En Jamaïque ? Non, c’est made in China. C’est pour cela qu’il nous faut des sponsors et tout ça.
Sais-tu combien de titres tu as enregistré dans ta carrière ? Non. Beaucoup, c’est sûr. Des milliers.
Tu t’imagines arrêter de chanter ? Non, je ne peux pas. Tant que le soleil brillera. J’ai besoin de chanter. Je dois chanter.
Tu as beaucoup accompli dans le reggae. Tu te considères comme un artiste accompli ? Oui, je dirais ça. Je ne peux pas dire le contraire. Je suis là depuis le début avec mes fans, qui m’ont suivi dans tous mes succès, donc oui !
Beaucoup d’artistes utilisent leur exposition pour pousser de nouveaux artistes.
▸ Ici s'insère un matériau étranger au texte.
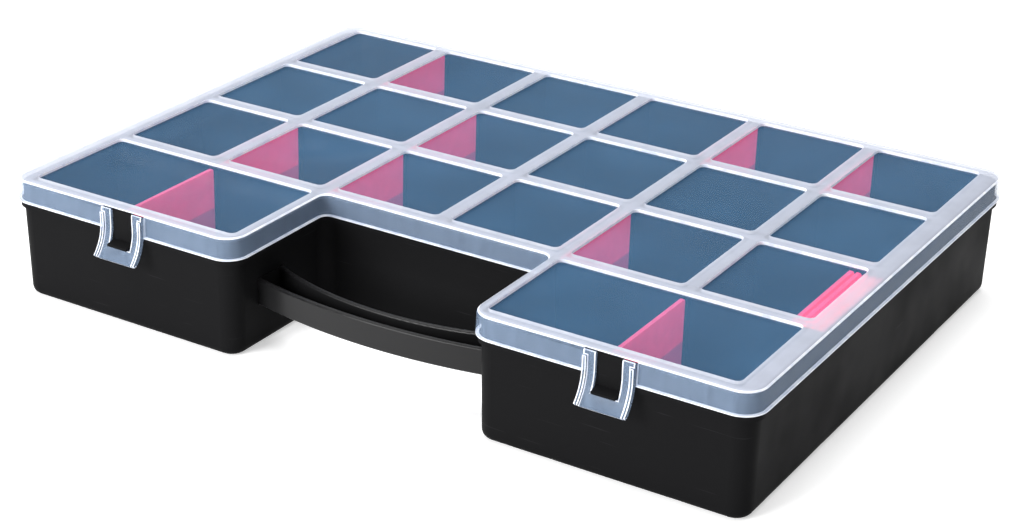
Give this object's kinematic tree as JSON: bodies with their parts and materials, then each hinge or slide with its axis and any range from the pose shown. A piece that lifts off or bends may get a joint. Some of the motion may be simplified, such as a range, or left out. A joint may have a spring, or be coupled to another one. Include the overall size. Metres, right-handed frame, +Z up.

On n’en voit pas beaucoup qui viennent de ton camp. On a des artistes, on a des jeunes, mais quelque fois cela dépend du cœur et de l’esprit de ces jeunes. Nous suivons Rastafari et nous vivons selon des principes, même dans la façon de faire de la musique. Mais on fait beaucoup de disques.
Pour conclure, quels sont tes prochains projets ? Entre les nombreux enregistrements, j’ai prévu de construire une ferme à Portland.
Une ferme ? Yeah ! Tu as bien entendu : une ferme pour produire de la nourriture.